Written instruction → Write out every line of the material exactly as it appears.

————————

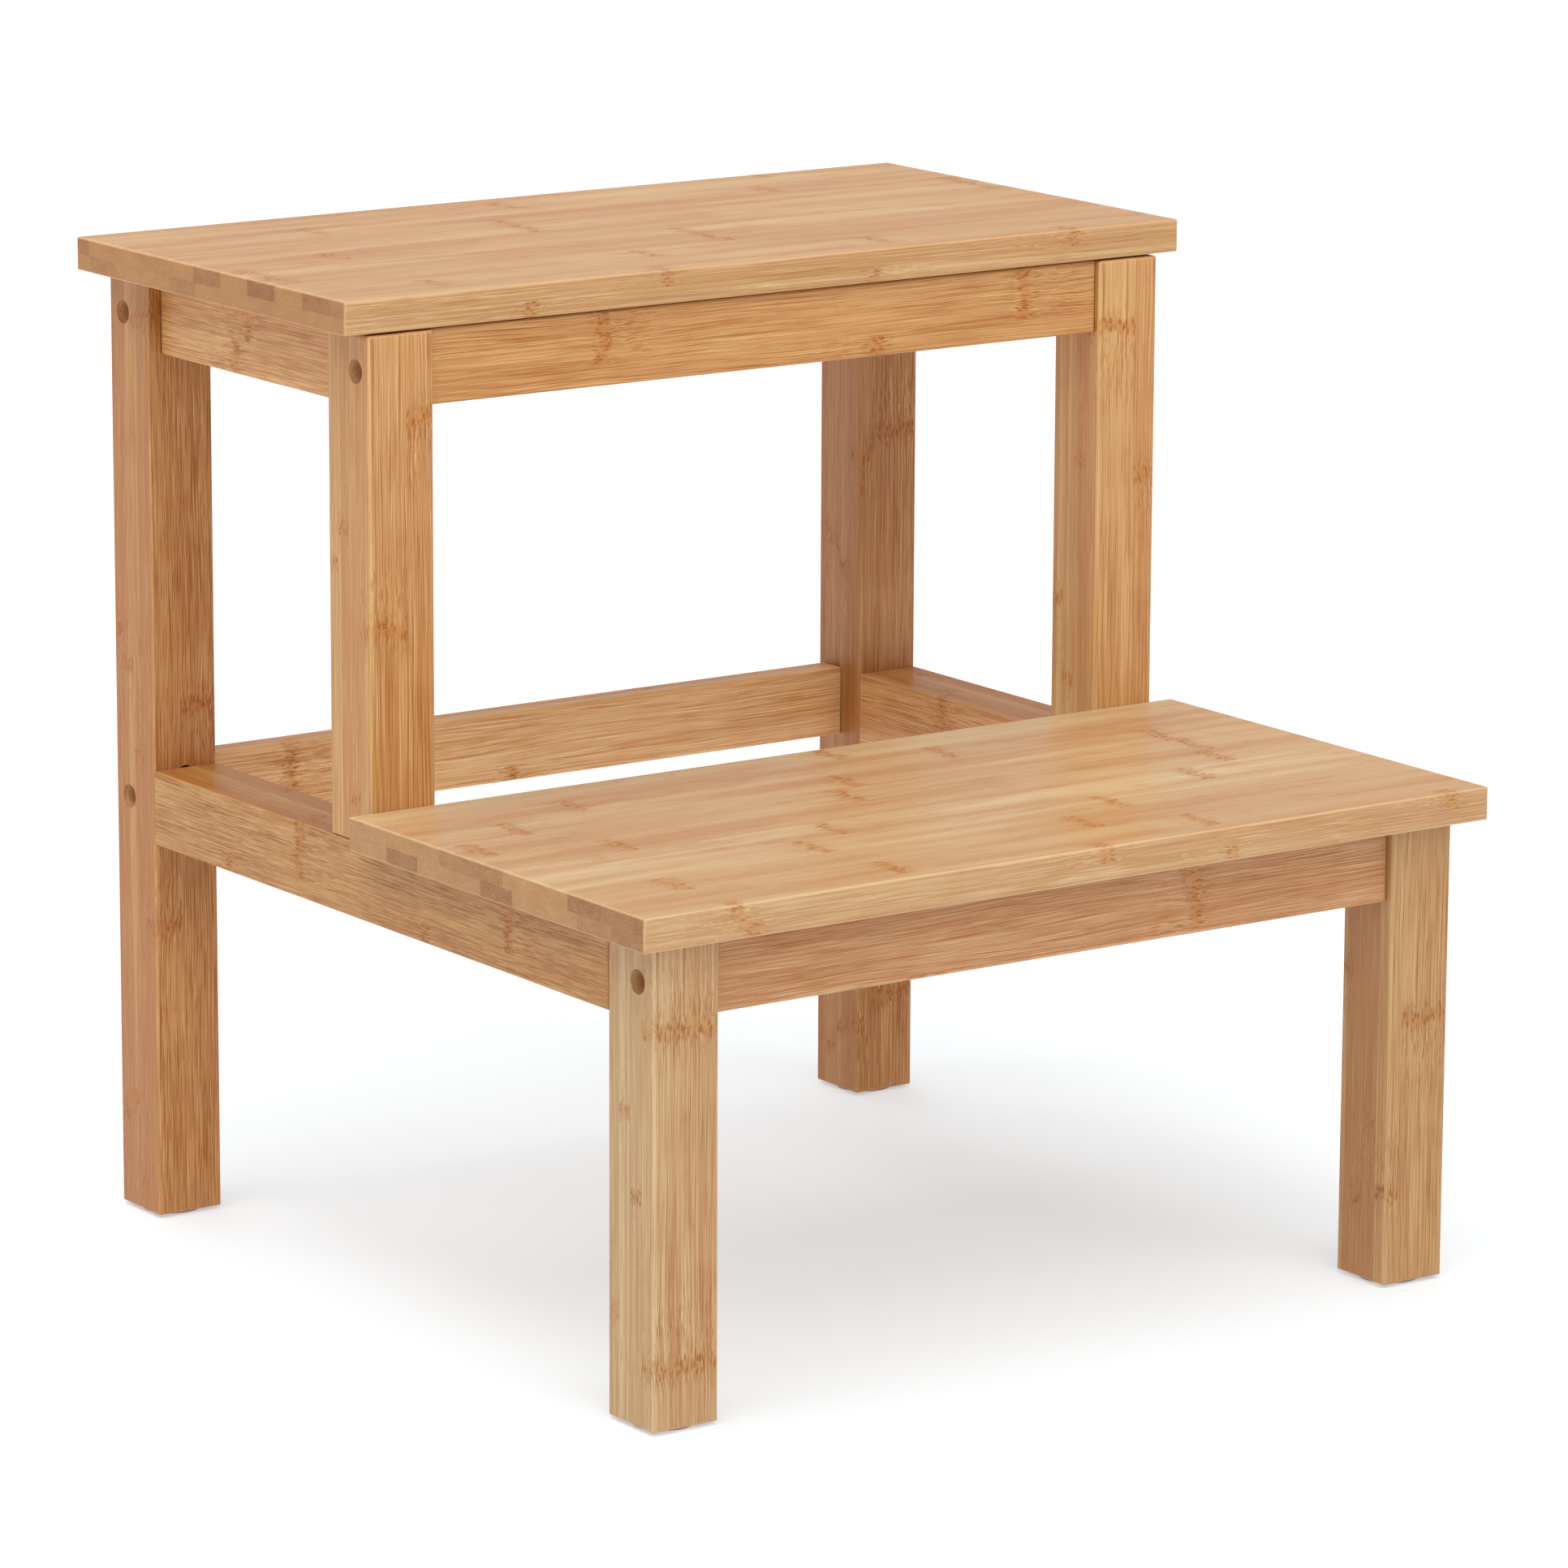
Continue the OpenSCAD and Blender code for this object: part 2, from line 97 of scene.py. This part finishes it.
class Graph:
    """The node tree of a material or world, with one short method for each kind of node."""

    def __init__(self, owner):
        owner.use_nodes = True
        self.owner = owner
        self.tree = owner.node_tree
        self.tree.nodes.clear()

    def add(self, kind, inputs=None, **settings):
        node = self.tree.nodes.new(kind)
        for key, value in settings.items():
            setattr(node, key, value)
        for key, value in (inputs or {}).items():
            self.put(node.inputs[key], value)
        return node

    def put(self, socket, value):
        if isinstance(value, Wire):
            self.tree.links.new(value.socket, socket)
        else:
            socket.default_value = value

    def math(self, operation, a, b, c=None):
        inputs = {0: a, 1: b} if c is None else {0: a, 1: b, 2: c}
        return Wire(self, self.add("ShaderNodeMath", inputs, operation=operation).outputs[0])

    def smallest(self, a, b):
        return self.math("MINIMUM", a, b)

    def largest(self, a, b):
        return self.math("MAXIMUM", a, b)

    def floor(self, a):
        return self.math("FLOOR", a, 0.0)

    def rise(self, value, low, high):
        """0 below low, 1 above high, and smooth between."""
        node = self.add("ShaderNodeMapRange", {0: value, 1: low, 2: high},
                        interpolation_type="SMOOTHSTEP")
        return Wire(self, node.outputs[0])

    def fall(self, value, low, high):
        """1 below low, 0 above high, and smooth between."""
        return 1.0 - self.rise(value, low, high)

    def vector(self, x, y, z):
        return Wire(self, self.add("ShaderNodeCombineXYZ", {0: x, 1: y, 2: z}).outputs[0])

    def split(self, vector):
        node = self.add("ShaderNodeSeparateXYZ", {0: vector})
        return [Wire(self, socket) for socket in node.outputs]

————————

Expected answer →
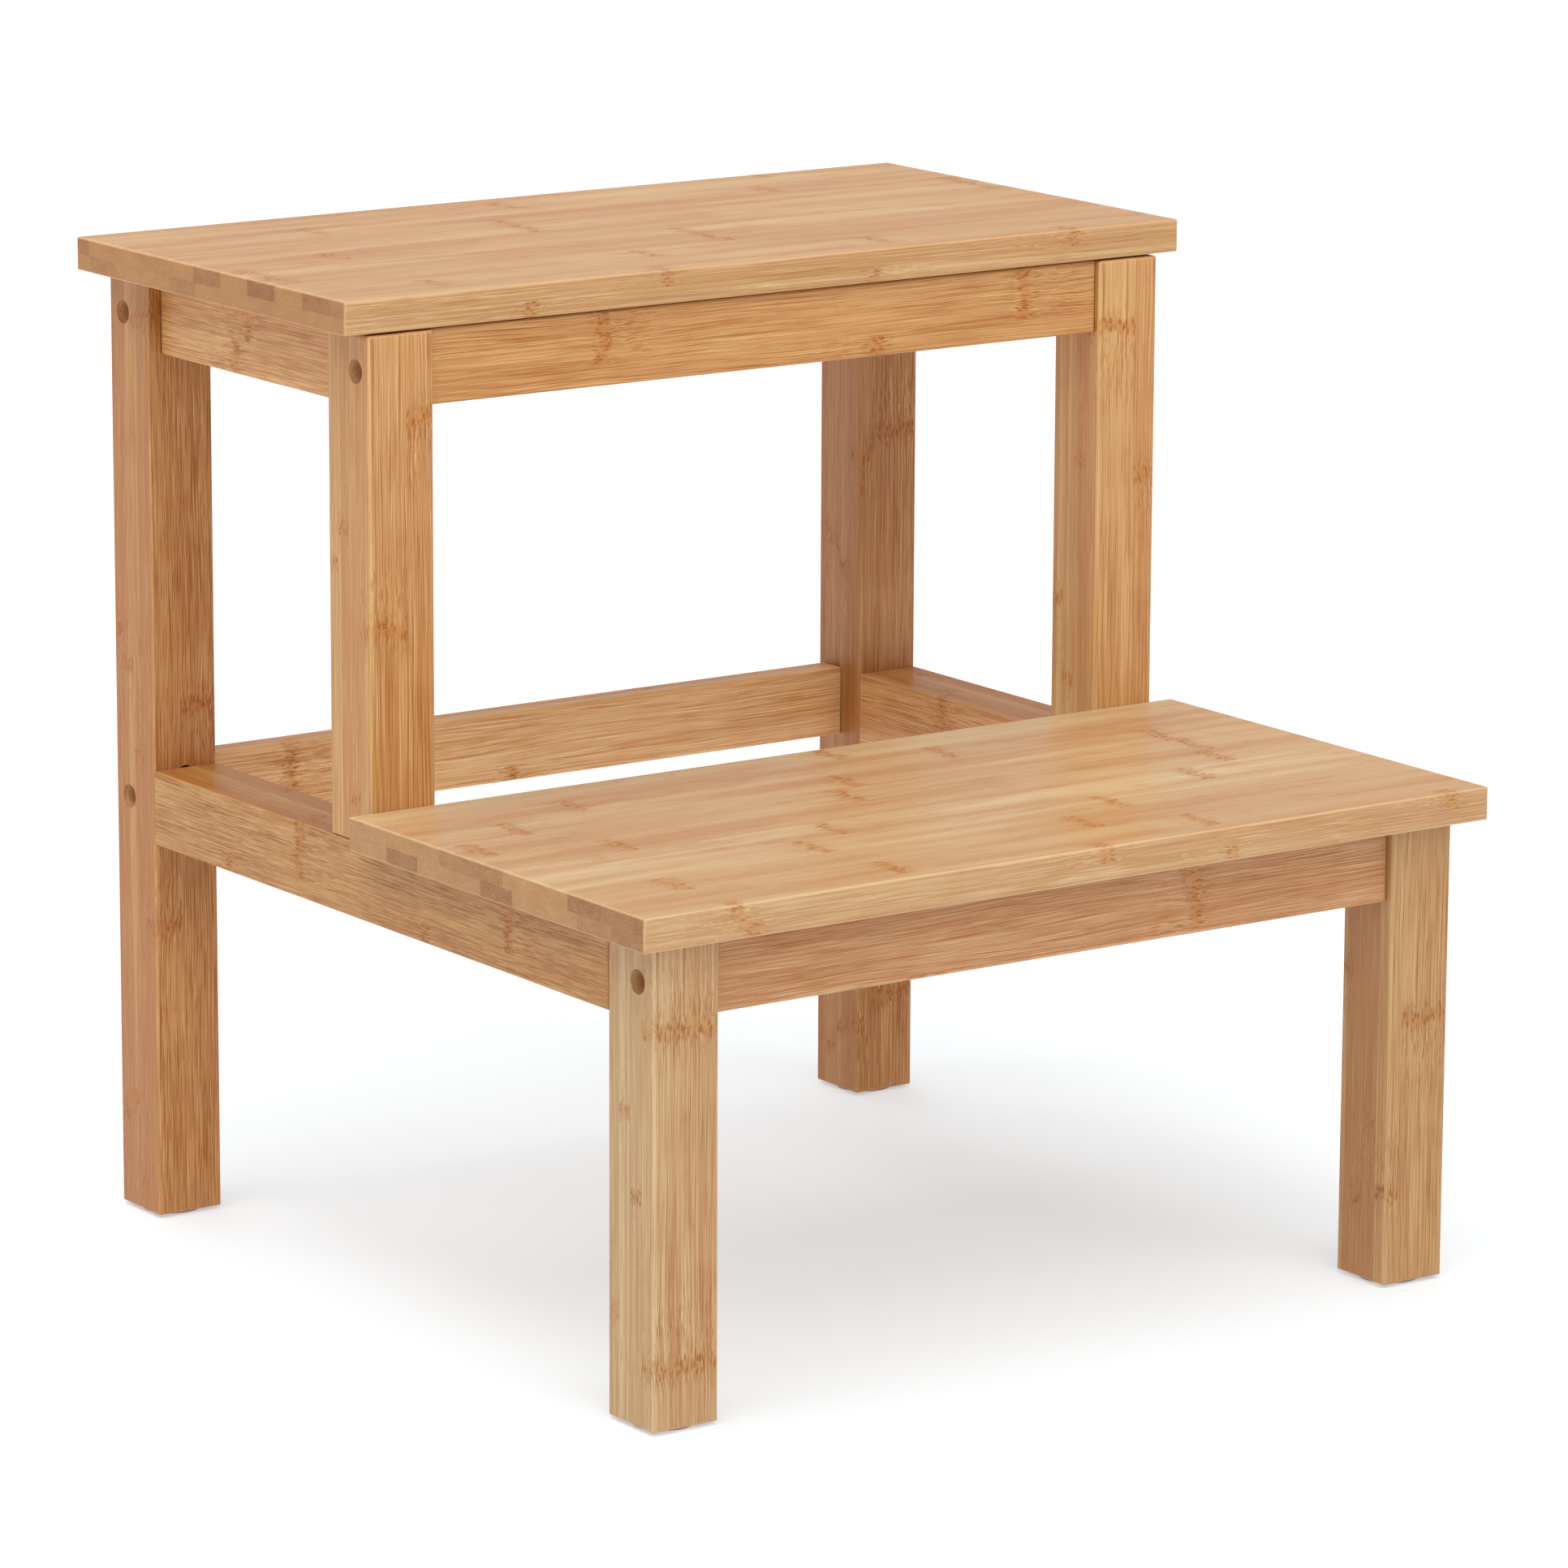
Continue the OpenSCAD and Blender code for this object: part 2, from line 97 of scene.py. This part finishes it.
class Graph:
    """The node tree of a material or world, with one short method for each kind of node."""

    def __init__(self, owner):
        owner.use_nodes = True
        self.owner = owner
        self.tree = owner.node_tree
        self.tree.nodes.clear()

    def add(self, kind, inputs=None, **settings):
        node = self.tree.nodes.new(kind)
        for key, value in settings.items():
            setattr(node, key, value)
        for key, value in (inputs or {}).items():
            self.put(node.inputs[key], value)
        return node

    def put(self, socket, value):
        if isinstance(value, Wire):
            self.tree.links.new(value.socket, socket)
        else:
            socket.default_value = value

    def math(self, operation, a, b, c=None):
        inputs = {0: a, 1: b} if c is None else {0: a, 1: b, 2: c}
        return Wire(self, self.add("ShaderNodeMath", inputs, operation=operation).outputs[0])

    def smallest(self, a, b):
        return self.math("MINIMUM", a, b)

    def largest(self, a, b):
        return self.math("MAXIMUM", a, b)

    def floor(self, a):
        return self.math("FLOOR", a, 0.0)

    def rise(self, value, low, high):
        """0 below low, 1 above high, and smooth between."""
        node = self.add("ShaderNodeMapRange", {0: value, 1: low, 2: high},
                        interpolation_type="SMOOTHSTEP")
        return Wire(self, node.outputs[0])

    def fall(self, value, low, high):
        """1 below low, 0 above high, and smooth between."""
        return 1.0 - self.rise(value, low, high)

    def vector(self, x, y, z):
        return Wire(self, self.add("ShaderNodeCombineXYZ", {0: x, 1: y, 2: z}).outputs[0])

    def split(self, vector):
        node = self.add("ShaderNodeSeparateXYZ", {0: vector})
        return [Wire(self, socket) for socket in node.outputs]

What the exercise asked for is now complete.